Reproduce all lines of the listing below in which the word "handed" occurs.
==== Listing ====
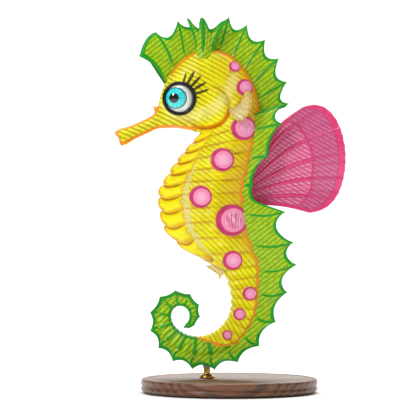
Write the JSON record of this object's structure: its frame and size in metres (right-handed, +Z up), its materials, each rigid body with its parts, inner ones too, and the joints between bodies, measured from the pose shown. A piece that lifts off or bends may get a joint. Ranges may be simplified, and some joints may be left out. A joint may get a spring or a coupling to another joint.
{
  "type": "seahorse on a display stand",
  "caption": "Life-size yellow seahorse with a green spiny crest, pink back fin, pink spots and a curled tail, held by a short rod on a round wooden base.",
  "frame": {"origin": "middle of the underside of the display base", "axes": "+Z up; the animal faces -X, with its right side towards +Y and its left side towards -Y"},
  "size_m": [0.0781, 0.06, 0.1278],
  "materials": {
    "skin": "satin yellow skin over bony rings, amber towards the back, pink spots, green towards the tail's tip",
    "crest": "satin green web with darker green spines and margin",
    "back_fin": "satin pink web with magenta rays",
    "clear_fin": "thin translucent web with fine rays",
    "eye": "wet gloss, cyan iris with a black pupil",
    "base_wood": "oiled walnut",
    "rod_brass": "satin"
  },
  "bodies": {
    "root": {"snout": "skin", "head": "skin", "neck": "skin", "trunk_upper": "skin", "trunk_lower": "skin", "tail_1": "skin", "tail_2": "skin", "tail_3": "skin", "tail_4": "skin", "tail_5": "skin", "tail_6": "skin", "tail_7": "skin", "tail_8": "skin", "coronet": "crest", "crest_brow": "crest", "crest_nape": "crest", "crest_shoulder_left": "crest", "crest_back_left": "crest", "crest_loin_left": "crest", "crest_tail_1_left": "crest", "crest_tail_2_left": "crest", "crest_tail_3_left": "crest", "crest_tail_4_left": "crest", "crest_tail_5_left": "crest", "crest_tail_6_left": "crest", "crest_shoulder_right": "crest", "crest_back_right": "crest", "crest_loin_right": "crest", "crest_tail_1_right": "crest", "crest_tail_2_right": "crest", "crest_tail_3_right": "crest", "crest_tail_4_right": "crest", "crest_tail_5_right": "crest", "crest_tail_6_right": "crest", "dorsal_fin": "back_fin", "pectoral_fin_left": "clear_fin", "pectoral_fin_right": "clear_fin", "anal_fin": "clear_fin", "eye_left": "eye", "eye_right": "eye", "stand_base": "base_wood", "stand_rod": "rod_brass"}
  },
  "joints": []
}
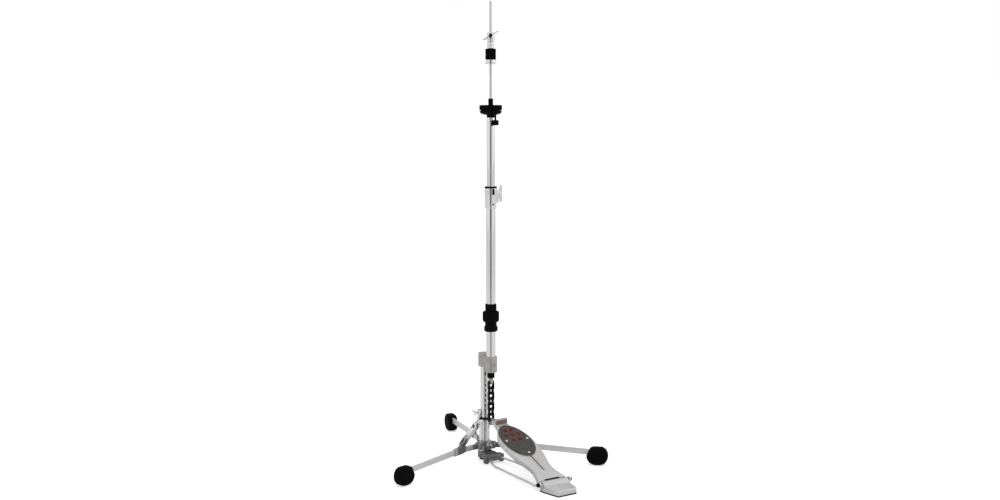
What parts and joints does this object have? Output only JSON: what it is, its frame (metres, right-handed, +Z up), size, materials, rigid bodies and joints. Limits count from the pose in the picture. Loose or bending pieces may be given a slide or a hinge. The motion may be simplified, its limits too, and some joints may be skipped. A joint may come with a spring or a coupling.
{
  "type": "hi-hat cymbal stand",
  "caption": "Free-standing hi-hat cymbal stand: foot pedal and chain pull a central rod, with a height clamp, tilting cymbal seat, sliding clutch and low folding tripod.",
  "frame": {"origin": "centre of the base column's foot cap, on the floor", "axes": "+Z up along the base column; -Y towards the pedal's heel; +X to the player's right when facing the stand's back from the pedal"},
  "size_m": [0.5023, 0.6216, 1.068],
  "materials": {
    "chrome": "polished plate",
    "bright_steel": "drawn bright steel",
    "satin_steel": "satin nickel plate",
    "cast_metal": "shot-blasted casting, clear coated",
    "dark_casting": "dark plated casting",
    "black_steel": "blackened steel",
    "black_plastic": "moulded, fine texture",
    "black_rubber": "moulded",
    "black_felt": "pressed wool felt",
    "silver_casting": "cast, satin silver paint",
    "traction": "dark textured plate",
    "red_rubber": "moulded"
  },
  "bodies": {
    "frame": {"base_block": "dark_casting", "base_column": "chrome", "column_foot": "black_rubber", "tube_clamp": "cast_metal", "lower_tube": "chrome", "guide_bush": "black_plastic", "adjuster_collar": "black_plastic", "adjuster_sleeve": "black_plastic", "height_clamp": "chrome", "clamp_bush": "black_plastic", "radius_rod_left": "bright_steel", "radius_rod_right": "bright_steel", "heel_plate": "silver_casting", "heel_mat": "black_rubber", "heel_pin": "black_steel"},
    "tension_ring": {"tension_ring": "black_plastic"},
    "spring_seat": {"spring_seat": "bright_steel"},
    "height_wing_bolt": {"height_wing_bolt": "chrome"},
    "upper_stage": {"upper_tube": "chrome", "seat_cup": "black_plastic", "seat_sleeve": "black_plastic"},
    "seat_pad": {"seat_washer": "black_steel", "seat_felt": "black_felt"},
    "tilt_screw": {"tilt_screw": "black_plastic"},
    "pull_rod": {"upper_rod": "bright_steel", "rod_coupling": "bright_steel", "lower_rod": "bright_steel", "clevis": "cast_metal", "return_spring": "bright_steel"},
    "chain": {"chain": "black_steel"},
    "clutch": {"clutch_body": "chrome", "clutch_lock_nuts": "chrome", "clutch_felt_lower": "black_felt", "clutch_felt_upper": "black_felt"},
    "clutch_bottom_nut": {"clutch_bottom_nut": "chrome"},
    "clutch_wing_screw": {"clutch_wing_screw": "chrome"},
    "footboard": {"footboard": "silver_casting", "grip_pads": "red_rubber", "traction_plate": "traction", "plate_screw_1": "chrome", "plate_screw_2": "chrome", "plate_screw_3": "chrome", "toe_bracket": "cast_metal"},
    "tripod": {"hub": "dark_casting", "column_sleeve": "chrome"},
    "collar": {"collar": "chrome", "collar_ring": "black_plastic"},
    "collar_wing_bolt": {"collar_wing_bolt": "chrome"},
    "leg_left": {"leg_link_left": "dark_casting", "leg_bar_left": "satin_steel", "foot_left": "black_rubber"},
    "strut_left": {"strut_left": "satin_steel"},
    "leg_right": {"leg_link_right": "dark_casting", "leg_bar_right": "satin_steel", "foot_right": "black_rubber"},
    "strut_right": {"strut_right": "satin_steel"},
    "leg_rear": {"leg_link_rear": "dark_casting", "leg_bar_rear": "satin_steel", "foot_rear": "black_rubber"},
    "strut_rear": {"strut_rear": "satin_steel"}
  },
  "joints": [
    {"name": "pedal", "type": "hinge", "parent": "frame", "child": "footboard", "pos_m": [0, -0.2847, 0.0175], "axis": [-1, 0, 0], "range_deg": [0, 6.5], "stiffness_Nm_per_rad": 15, "springref_deg": -17.19},
    {"name": "pull_rod_slide", "type": "slide", "parent": "frame", "child": "pull_rod", "axis": [0, 0, -1], "range_m": [0, 0.0302], "deforming": ["return_spring"]},
    {"name": "chain_swing", "type": "hinge", "parent": "pull_rod", "child": "chain", "pos_m": [0, -0.0287, 0.19], "axis": [1, 0, 0], "range_deg": [0, 5.2]},
    {"name": "height_slide", "type": "slide", "parent": "frame", "child": "upper_stage", "axis": [0, 0, 1], "range_m": [-0.07, 0.06]},
    {"name": "height_wing_bolt_turn", "type": "hinge", "parent": "frame", "child": "height_wing_bolt", "pos_m": [0.02, -0.0287, 0.6315], "axis": [1, 0, 0], "range_deg": [0, 180]},
    {"name": "tilt_screw_turn", "type": "hinge", "parent": "upper_stage", "child": "tilt_screw", "pos_m": [0, -0.0487, 0.795], "axis": [0, 0, 1], "range_deg": [0, 1081]},
    {"name": "seat_tilt", "type": "hinge", "parent": "upper_stage", "child": "seat_pad", "pos_m": [0, -0.0047, 0.8216], "axis": [-1, 0, 0], "range_deg": [0, 4]},
    {"name": "clutch_slide", "type": "slide", "parent": "pull_rod", "child": "clutch", "axis": [0, 0, 1], "range_m": [-0.06, 0.06]},
    {"name": "clutch_wing_screw_turn", "type": "hinge", "parent": "clutch", "child": "clutch_wing_screw", "pos_m": [-0.00654, -0.03876, 0.9897], "axis": [-0.5446, -0.8387, 0], "range_deg": [0, 180]},
    {"name": "clutch_bottom_nut_turn", "type": "hinge", "parent": "clutch", "child": "clutch_bottom_nut", "pos_m": [0, -0.0287, 0.9316], "axis": [0, 0, 1], "range_deg": [0, 360]},
    {"name": "tension_ring_turn", "type": "hinge", "parent": "frame", "child": "tension_ring", "pos_m": [0, -0.0287, 0.3468], "axis": [0, 0, 1], "range_deg": [0, 361]},
    {"name": "spring_seat_lift", "type": "slide", "parent": "frame", "child": "spring_seat", "axis": [0, 0, 1], "range_m": [0, 0.006]},
    {"name": "tripod_swivel", "type": "hinge", "parent": "frame", "child": "tripod", "pos_m": [0, 0, 0.033], "axis": [0, 0, 1], "range_deg": [-12, 30]},
    {"name": "leg_left_fold", "type": "hinge", "parent": "tripod", "child": "leg_left", "pos_m": [-0.02113, -0.00614, 0.035], "axis": [-0.279, 0.9603, 0], "range_deg": [0, 65]},
    {"name": "leg_right_fold", "type": "hinge", "parent": "tripod", "child": "leg_right", "pos_m": [0.01588, -0.01523, 0.035], "axis": [-0.6921, -0.7218, 0], "range_deg": [0, 65.5]},
    {"name": "leg_rear_fold", "type": "hinge", "parent": "tripod", "child": "leg_rear", "pos_m": [0.00525, 0.02136, 0.035], "axis": [0.9711, -0.2385, 0], "range_deg": [0, 65.5]},
    {"name": "collar_slide", "type": "slide", "parent": "tripod", "child": "collar", "axis": [0, 0, 1], "range_m": [0, 0.0638]},
    {"name": "strut_left_fold", "type": "hinge", "parent": "collar", "child": "strut_left", "pos_m": [-0.02881, -0.00837, 0.088], "axis": [-0.279, 0.9603, 0], "range_deg": [-53.2, 0]},
    {"name": "strut_right_fold", "type": "hinge", "parent": "collar", "child": "strut_right", "pos_m": [0.02165, -0.02076, 0.088], "axis": [-0.6921, -0.7218, 0], "range_deg": [-53.2, 0]},
    {"name": "strut_rear_fold", "type": "hinge", "parent": "collar", "child": "strut_rear", "pos_m": [0.00716, 0.02913, 0.088], "axis": [0.9711, -0.2385, 0], "range_deg": [-53.2, 0]},
    {"name": "collar_wing_bolt_turn", "type": "hinge", "parent": "collar", "child": "collar_wing_bolt", "pos_m": [-0.01761, 0.00374, 0.1145], "axis": [-0.9781, 0.2079, 0], "range_deg": [0, 180]}
  ],
  "couplings": [
    {"joint": "pull_rod_slide", "follows": "pedal", "m_per_rad": 0.26322},
    {"joint": "chain_swing", "follows": "pedal", "ratio": 0.7762},
    {"joint": "tilt_screw_turn", "follows": "seat_tilt", "ratio": 270},
    {"joint": "tension_ring_turn", "follows": "spring_seat_lift", "rad_per_m": 1047.2},
    {"joint": "leg_right_fold", "follows": "leg_left_fold", "ratio": 1},
    {"joint": "leg_rear_fold", "follows": "leg_left_fold", "ratio": 1},
    {"joint": "collar_slide", "follows": "leg_left_fold", "m_per_rad": 0.055739},
    {"joint": "strut_left_fold", "follows": "leg_left_fold", "ratio": -0.81088},
    {"joint": "strut_right_fold", "follows": "leg_left_fold", "ratio": -0.81088},
    {"joint": "strut_rear_fold", "follows": "leg_left_fold", "ratio": -0.81088}
  ]
}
====
= Worked solution =
Write the JSON record of this object's structure: its frame and size in metres (right-handed, +Z up), its materials, each rigid body with its parts, inner ones too, and the joints between bodies, measured from the pose shown. A piece that lifts off or bends may get a joint. Ranges may be simplified, and some joints may be left out. A joint may get a spring or a coupling to another joint.
What parts and joints does this object have? Output only JSON: what it is, its frame (metres, right-handed, +Z up), size, materials, rigid bodies and joints. Limits count from the pose in the picture. Loose or bending pieces may be given a slide or a hinge. The motion may be simplified, its limits too, and some joints may be skipped. A joint may come with a spring or a coupling.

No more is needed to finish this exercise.